__To do__
Below are records; quote them exactly from the first line through the line that contains "Piece to draw".

+++ Records shown +++

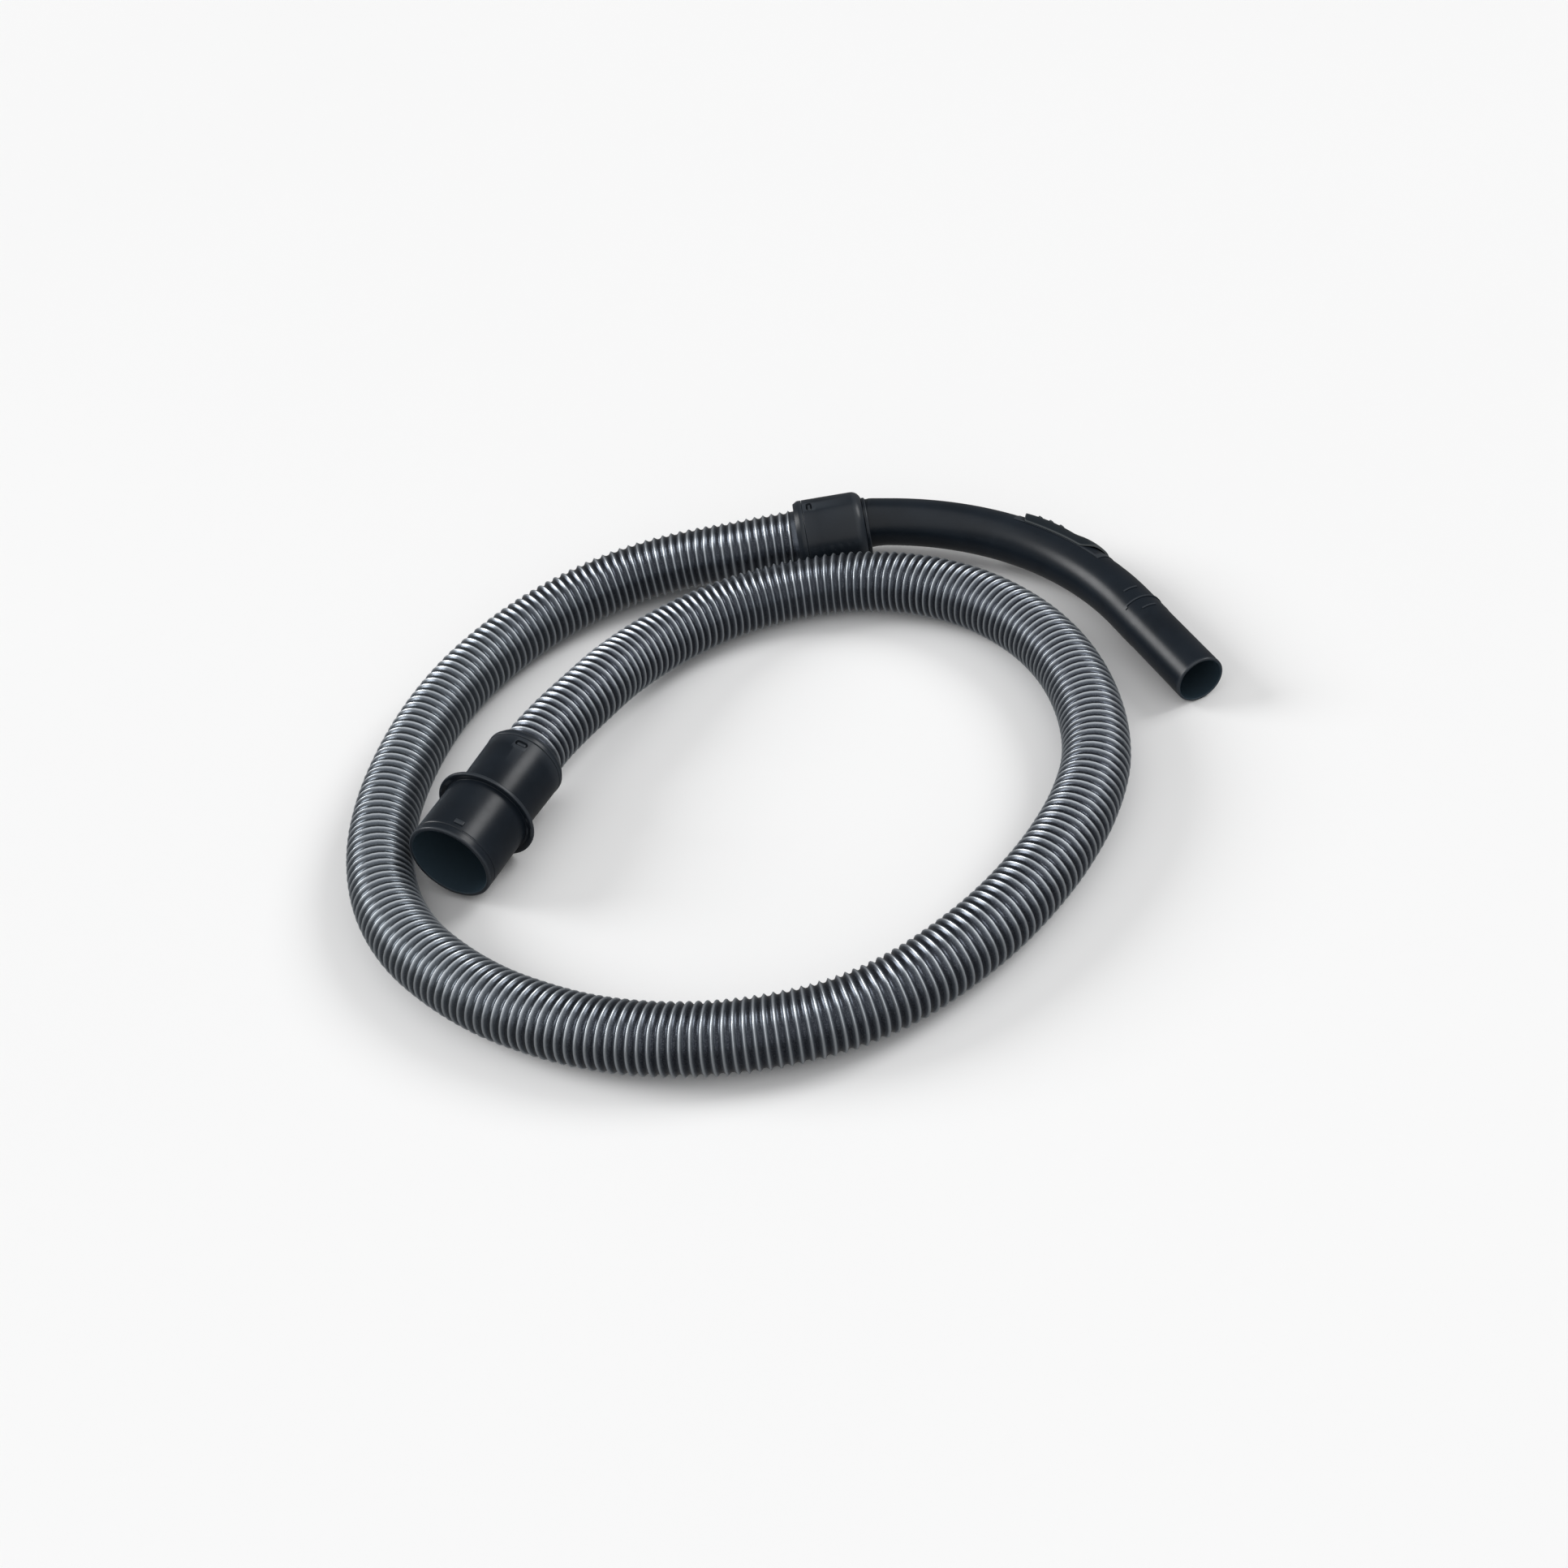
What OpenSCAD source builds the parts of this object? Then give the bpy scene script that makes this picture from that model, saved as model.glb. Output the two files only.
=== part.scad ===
// Vacuum cleaner suction hose, laid in one loop on the floor.
// A bent hand grip with an air slider turns on one end, a plug-in machine connector turns on the other.
// Millimetres, +Z up, the floor at z = 0.

/* [View] */
// Piece to draw

/* [Hose] */
// Outside diameter over the rib crests
hose_d = 40; // [39:0.25:41]
// Bore that the air runs through
hose_bore_d = 32; // [31:0.25:33]
// Height of a rib over the valley beside it
rib_height = 2; // [1:0.25:2.5]
// Number of ribs along the hose
rib_count = 200; // [120:10:200]
// Depth that the hose end goes into the nut and cap
hose_inside = 32.5; // [31.5:0.25:33]
// Straight length of hose outside each snap cap
hose_straight = 9; // [7:0.5:12]

/* [Hose nuts] */
// Wall of the nut round the hose
nut_wall = 1.5; // [1.2:0.1:1.8]
// Thickness of the lip in front of the hose end
nut_lip = 1.5; // [1:0.1:2]
// Depth of the lip inside the hose radius
nut_lip_depth = 3.4; // [2.5:0.1:3.6]
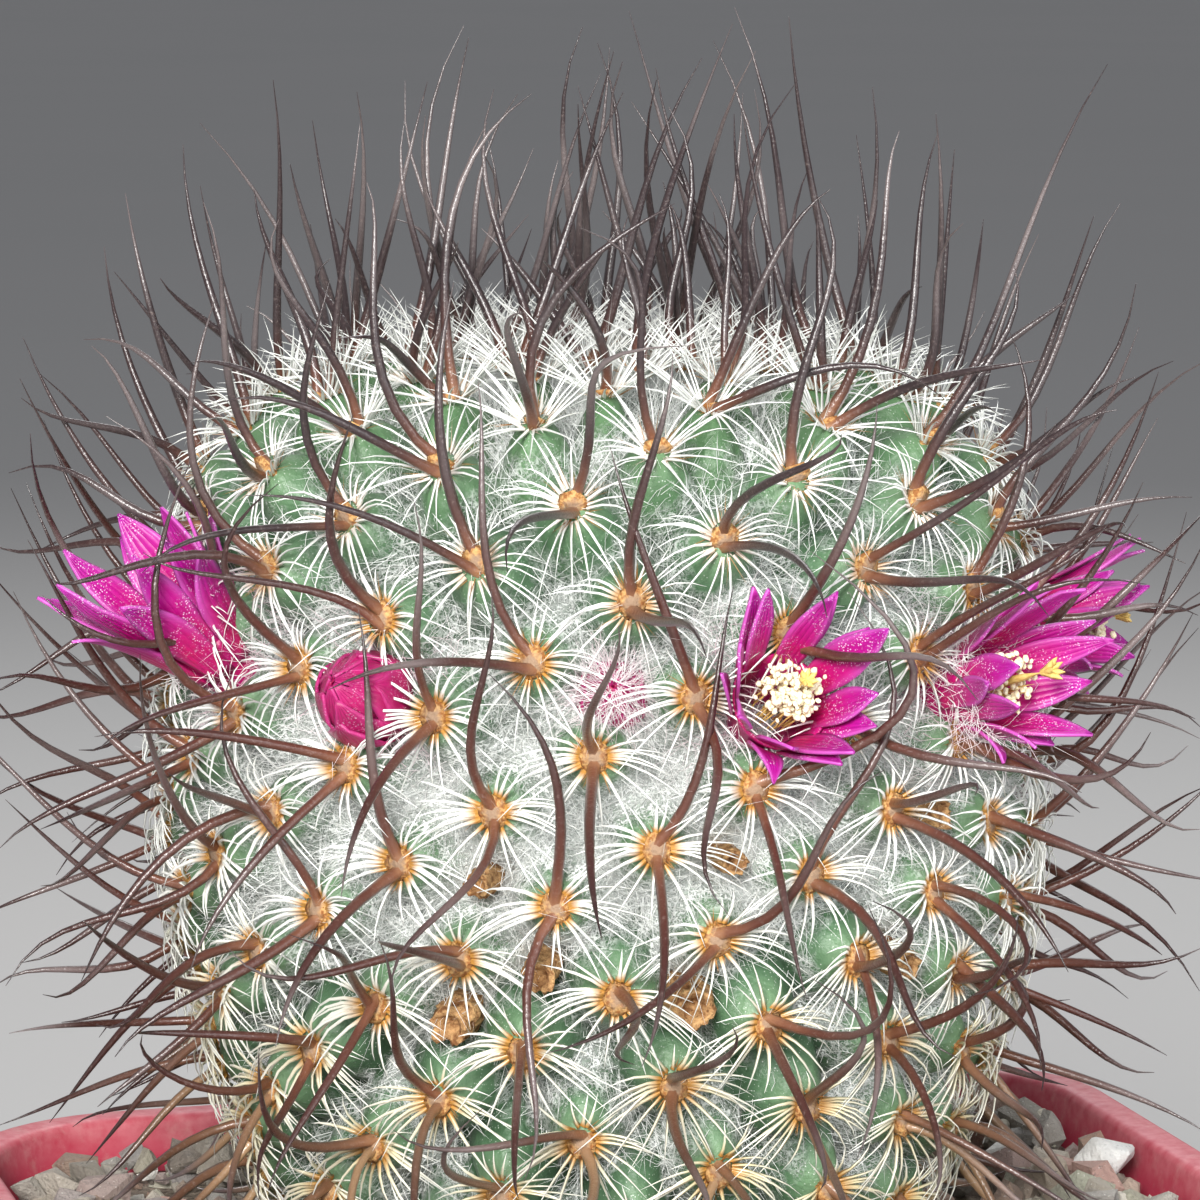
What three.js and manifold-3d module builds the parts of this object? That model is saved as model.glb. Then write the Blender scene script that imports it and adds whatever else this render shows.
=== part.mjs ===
// A potted Mammillaria huitzilopochtli: a round cactus with a ring of flowers, in a square pot with gravel.
// Millimetres, +Z up. The origin is the middle of the pot's underside, and the pot's sides lie along X and Y.
import * as THREE from "three";
import { mergeVertices } from "three/addons/utils/BufferGeometryUtils.js";
import Module from "manifold-3d";

const wasm = await Module();
wasm.setup();

// Pot
const POT_SIDE = 90;
const POT_HEIGHT = 80;
const POT_BASE_SIDE = 68;
const POT_WALL = 1.6;
const POT_FLOOR = 2.2;
const RIM_CORNER = 15;
const BASE_CORNER = 11;
const RIM_BAND = 9;
const RIM_STEP = 1.3;
const RIM_ROUND = 0.6;
const CORNER_STEPS = 4;
const DRAIN_RADIUS = 3.2;
const DRAIN_FROM_MIDDLE = 22;

// Points closer than this are one point, which drops the slivers that fusing leaves
const MERGE_TOLERANCE = 1e-3;

// Soil and gravel
const CLEARANCE = 0.3;
const SOIL_BELOW_RIM = 7;
const GRAVEL_BED = 2.6;
const GRAVEL_BED_GAP = 0.3;
const PEBBLES = 50;
const PEBBLE_RADIUS = [1.7, 3.0];
const STONE_TILT = 0.9;
const STONE_LIFT = 0.42;

// Stem: heights inside the profile are fractions of the radius, counted from the widest level
const STEM_RADIUS = 30;
const STEM_CENTRE = new THREE.Vector3(-4, 2, 109.8);
const STEM_DOME = 1.042;
const DOME_POWER = 4.18;
const STEM_FOOT = 1.18;
const FOOT_NARROWING = 0.38;
const FOOT_POWER = 1.66;
const ROOT_DEPTH = 1.62;
const PLANT_TURN = THREE.MathUtils.degToRad(-16);

// Tubercles: number 0 faces the front above the widest level, and numbers grow downwards
const GOLDEN_ANGLE = THREE.MathUtils.degToRad(137.50776);
const FIRST_BEARING = -0.0127;
const LEVEL_OF_ZERO = 30.2;
const TUBERCLE_AREA = 0.06;
const CROWDING_RADIUS = 0.8;
const LEFT_ROW = 13;
const RIGHT_ROW = 21;
const TOP_TUBERCLE = -98;
const BOTTOM_TUBERCLE = 150;
const AXIL_DEPTH = 4.2;
const AREOLE_HALF_WIDTH = 1.3;
const AREOLE_HALF_HEIGHT = 1.7;
const YOUNG_TUBERCLE_RADII = [2.4, 0.9];

// Spines
const SPINE_ROOT = 1.3;
const CENTRAL_THICKNESS = 1.0;
const RADIAL_THICKNESS = 0.42;
const RADIAL_LENGTH = 3.7;
const CENTRAL_ROOM = 1.5;
const RADIAL_ROOM = 1.1;
const SPINE_LIFT = 1.6;
const LOWER_EVERY = 3;
const RADIAL_EVERY = 4;

// The front is seen from this far above level. Spines there are this long, come at least this far
// towards the viewer, and their middles stand off by the arch
const SIGHT_RISE = THREE.MathUtils.degToRad(10.3);
const FRONT_LENGTH = 17;
const FRONT_DEPTH = 3;
const FRONT_ARCH = 1.8;

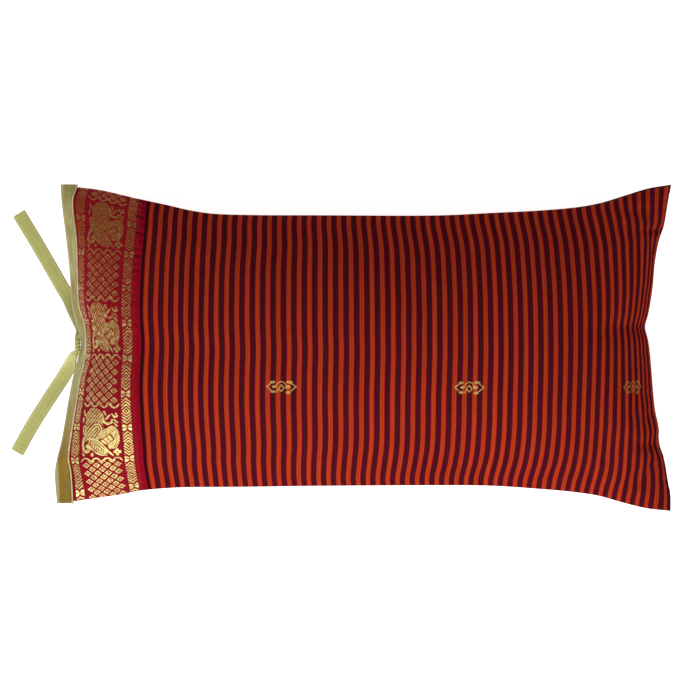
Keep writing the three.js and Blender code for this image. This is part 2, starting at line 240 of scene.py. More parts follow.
# how far the cloth lies behind an even spread over the crown: share across, then millimetres at every tenth stripe
grainLag = [
    (0, 1.9, 1.6, 1.4, 1.1, .4, -1.6), (.03, 2.4, 1.7, 1.5, 1.2, .7, -1.0), (.10, 4.0, 3.8, 4.2, 4.4, 3.0, .7),
    (.22, 4.4, 5.2, 5.9, 5.2, 3.6, .2), (.51, 5.6, 7.8, 8.7, 8.4, 6.4, 6.2), (.81, 2.0, 4.2, 6.4, 7.4, 5.9, 7.4),
    (.95, -1.7, 0, .9, 1.4, 1.7, .8), (1, -2, -.5, 0, 0, .5, 0)]
lagStations = [0, .13, .30, .47, .64, .81, .965, 1.0001]


def clothCoordinates(along, across, side):
    # even share of the smooth cover's arc in each row and column, held back by the grain's lag
    fine = np.linspace(0, 1, 801)[:, None]
    row = across[0]
    arc = skinPoint(fine + 0 * row[None, :], row[None, :] + 0 * fine, side, True)
    passed = np.cumsum(np.linalg.norm(np.diff(arc, axis=0), axis=-1), 0)
    passed = np.concatenate([0 * passed[:1], passed]) / passed[-1]
    x, y, left, right = plan(along, across)
    leftSmooth, rightSmooth = column(openSmooth, 1, across), column(sewnSmooth, 1, across)
    x = x - (left - leftSmooth) * np.exp(-(x - left) / pillowSize["leftFollow"])
    x = x - (right - rightSmooth) * np.exp(-(right - x) / pillowSize["rightFollow"])
    share = (x - leftSmooth) / (rightSmooth - leftSmooth)
    u = np.empty_like(along)
    for j in range(along.shape[1]):
        lags = [0] + [float(column(grainLag, k, row[j])) for k in range(1, 7)] + [0]
        lag = column(list(zip(lagStations, lags)), 1, share[:, j]) / 1000
        u[:, j] = np.interp(share[:, j], fine[:, 0], passed[:, j]) * pillowSize["clothLength"] - lag
    upright = np.linspace(0, 1, 401)[None, :]
    arc = skinPoint(along[:, :1] + 0 * upright, upright + 0 * along[:, :1], side, True)
    passed = np.cumsum(np.linalg.norm(np.diff(arc, axis=1), axis=-1), 1)
    passed = np.concatenate([0 * passed[:, :1], passed], 1) / passed[:, -1:]
    v = np.array([np.interp(across[i], upright[0], passed[i]) for i in range(along.shape[0])])
    return np.stack([u, v * pillowSize["clothWidth"]], -1)


def pillowPanel(side):
    tongue = pillowSize["tongueCells"]
    along = crowded(np.linspace(0, 1, pillowSize["alongCells"] + 1), pillowSize["alongCrowding"])
    across = crowded(np.linspace(0, 1, pillowSize["acrossCells"] + 1), pillowSize["acrossCrowding"])
    along, across = np.meshgrid(along, across, indexing="ij")
    skin = skinPoint(along, across, side)
    cloth = clothCoordinates(along, across, side)
    row = across[0]
    middle = seamHeight(0, row)
    under = []
    for i in range(tongue + 1):
        deepest = facingWidth(row) - cover["tongueInset"]
        towards = deepest * (1 - i / tongue)
        inner = (row > 0) & (row < 1)
        point = openPoint(row, towards, np.where(inner, cover["facingThick"] + cover["tongueGap"], 0), side)
        half = np.maximum(side * (point[:, 2] - middle), cover["tongueHalf"])
        point[:, 2] = np.where(inner, middle + side * half, middle) if i else middle
        under.append(point)
    under = np.array(under)
    margin = np.array([[[-.002 * (tongue + 1 - i), v] for v in cloth[0, :, 1]] for i in range(tongue + 1)])
    place = np.concatenate([under, skin])
    cloth = np.concatenate([margin, cloth])
    name = "pillow_front" if side > 0 else "pillow_back"
    return clothPanel(name, place.shape[0] - 1, place.shape[1] - 1, place, cloth)


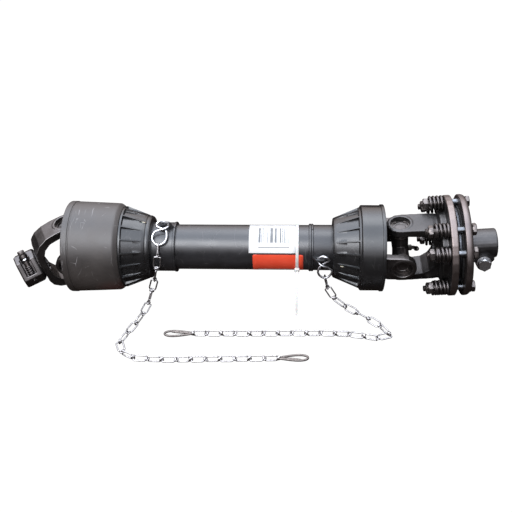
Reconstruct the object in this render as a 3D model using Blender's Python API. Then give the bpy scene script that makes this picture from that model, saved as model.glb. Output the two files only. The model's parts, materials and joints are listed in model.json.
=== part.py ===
"""Drive shaft for a tractor's power take-off, lying on the ground.

From left to right: the yoke that slides onto the tractor's stub, with its push pin; a cross
with four bearing caps; a fork on a profiled tube that telescopes in a second one; a fork,
a cross and the flanged fork of a friction clutch, whose eight spring-loaded bolts squeeze
two friction discs on the centre plate of the hub. A plastic guard covers the tubes and
the joints: a bell and a ribbed cone on the left, a ribbed cone with a rim on the right, and
two tubes that slide in each other. Two chains keep the guard from turning.

Everything hangs on the empty "shaft_axis": x runs along the shaft, -y faces the viewer and
z is up, all measured from the shaft's centre line. Forks are modelled with the joint centre
at their origin, the hub towards +x and the bearing bores along z, and then turned.
"""

import math

import bmesh
import bpy
from mathutils import Matrix, Vector

for old in list(bpy.data.objects):
    bpy.data.objects.remove(old, do_unlink=True)

# Whole shaft
GAP = 0.0003                      # running gap between neighbours
CENTRE_X = -0.0014                # middle of the shaft's length, from the origin
CENTRE_Y = 0.0553                 # shaft axis, from the middle of the footprint
JOINT_LEFT_X = -0.296             # centre of the tractor side joint
JOINT_RIGHT_X = 0.245             # centre of the clutch side joint
LEFT_DROOP = 12.0                 # degrees the tractor yoke hangs down
LEFT_SWING = 28.0                 # degrees the tractor yoke turns to the viewer

# Crosses and bearing caps
CAP_SPAN = 0.092
CAP_RADIUS = 0.0151
CAP_LENGTH = 0.0155
CAP_FLOOR = 0.003
JOURNAL_RADIUS = 0.0100
SHOULDER_RADIUS = 0.0132
NIPPLE_LENGTH = 0.014
NIPPLE_RADIUS = 0.0028

# Forks
CAP_RECESS = 0.007                # arm's outer face to the end of its cap
FORK_ARM = 0.0125                 # thickness of an arm
FORK_WIDTH = 0.044
FORK_THROAT = 0.055               # joint centre to the crown of the arch
FORK_BASE = 0.064                 # joint centre to where the arms have met the hub
ARCH_SQUARE = 0.7                 # 1 for a round arch, smaller for squarer corners
BOSS_RADIUS = 0.0205
BOSS_HEIGHT = 0.0012

# Tractor yoke
HUB_RADIUS = 0.026
HUB_END = 0.099                   # joint centre to the end face
HOUSING_LENGTH = 0.033
HOUSING_ACROSS = 0.055
HOUSING_CHAMFER = 0.012
HOUSING_ROLL = 30.0               # degrees the pin's window faces up
SPLINE_MINOR = 0.0149             # radius over the tips of the teeth
SPLINE_MAJOR = 0.0176             # radius to the bottom of the grooves
SPLINE_GROOVE = 0.0088
SPLINE_COUNT = 6
PIN_RADIUS = 0.0044
PIN_OFFSET = 0.0210               # pin axis from the yoke's axis
PIN_FROM_END = 0.016
PIN_LOW = -0.011
PIN_TOP = 0.0335
PIN_TRAVEL = 0.007
BUTTON_RADIUS = 0.0058
BUTTON_LENGTH = 0.0065
WINDOW_LENGTH = 0.030
WINDOW_WIDTH = 0.0165
WINDOW_FLOOR = 0.0192
PIN_SPRING_WIRE = 0.0007
PIN_SPRING_LENGTH = 0.0080
PIN_SPRING_TURNS = 4

# Profiled drive tubes and the forks on them
PROFILE_OUTER = 0.02175           # radius over the lobes of the outer tube
PROFILE_DIP = 0.0030              # how far the flanks lie inside that radius
PROFILE_WALL = 0.0034
INNER_WALL = 0.0032
SLEEVE_RADIUS = 0.028             # hub of the two forks on the tubes
SLEEVE_LENGTH = 0.149             # joint centre to the end of that hub
SOCKET_START = 0.068              # joint centre to the bottom of the tube's socket
LEFT_GROOVE_BACK = 0.0125         # end of that hub to the groove of the bearing ring
RIGHT_GROOVE_BACK = 0.031
GROOVE_WIDTH = 0.0075
GROOVE_DEPTH = 0.003
DRIVE_END_GAP = 0.014             # end of the outer tube to the right fork's hub
INNER_DRIVE_START_X = -0.190
ROLL_PIN_RADIUS = 0.004
ROLL_PIN_X = 0.088                # joint centre to the roll pin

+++

__Finished task__
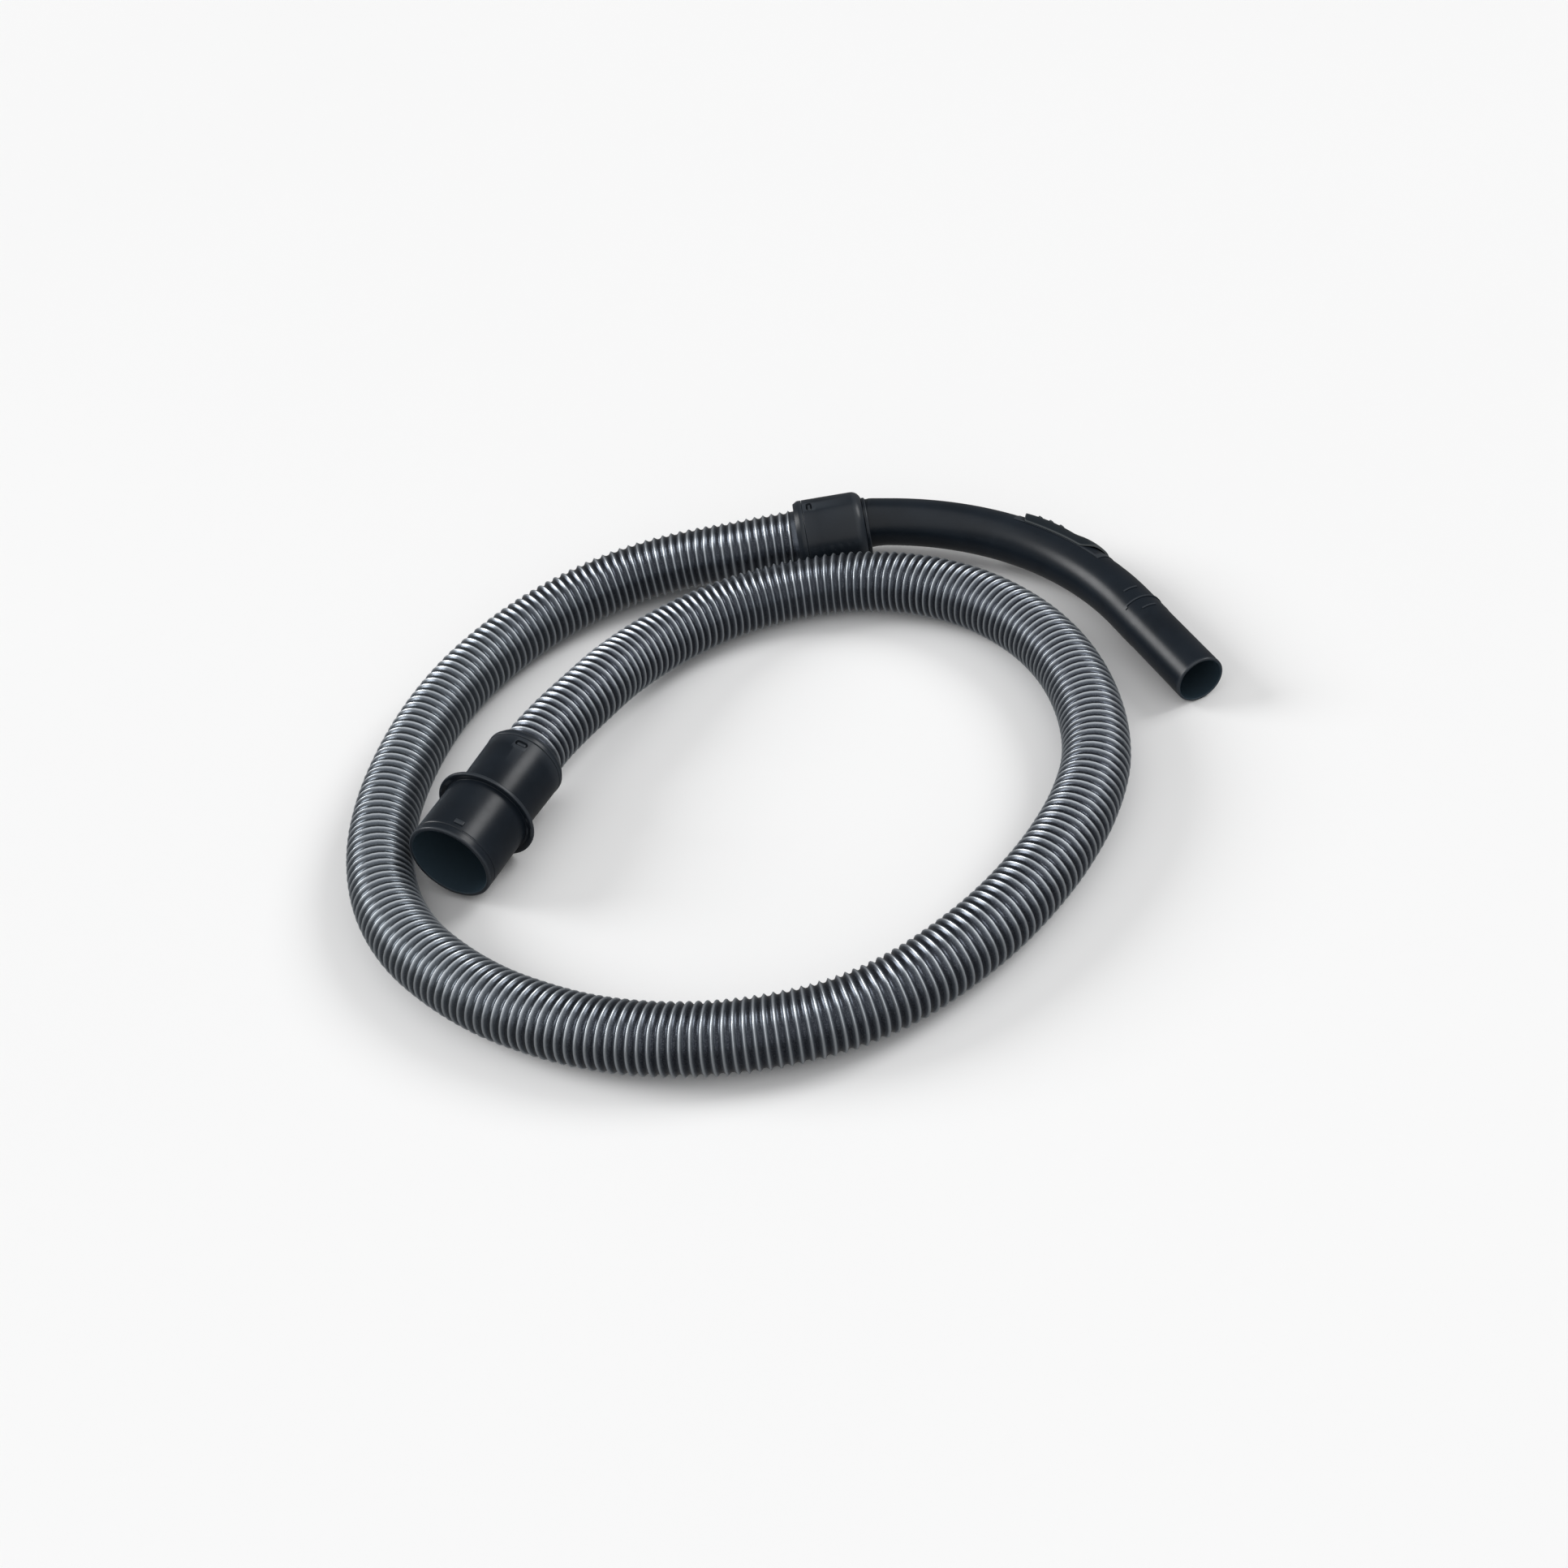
What OpenSCAD source builds the parts of this object? Then give the bpy scene script that makes this picture from that model, saved as model.glb. Output the two files only.
=== part.scad ===
// Vacuum cleaner suction hose, laid in one loop on the floor.
// A bent hand grip with an air slider turns on one end, a plug-in machine connector turns on the other.
// Millimetres, +Z up, the floor at z = 0.

/* [View] */
// Piece to draw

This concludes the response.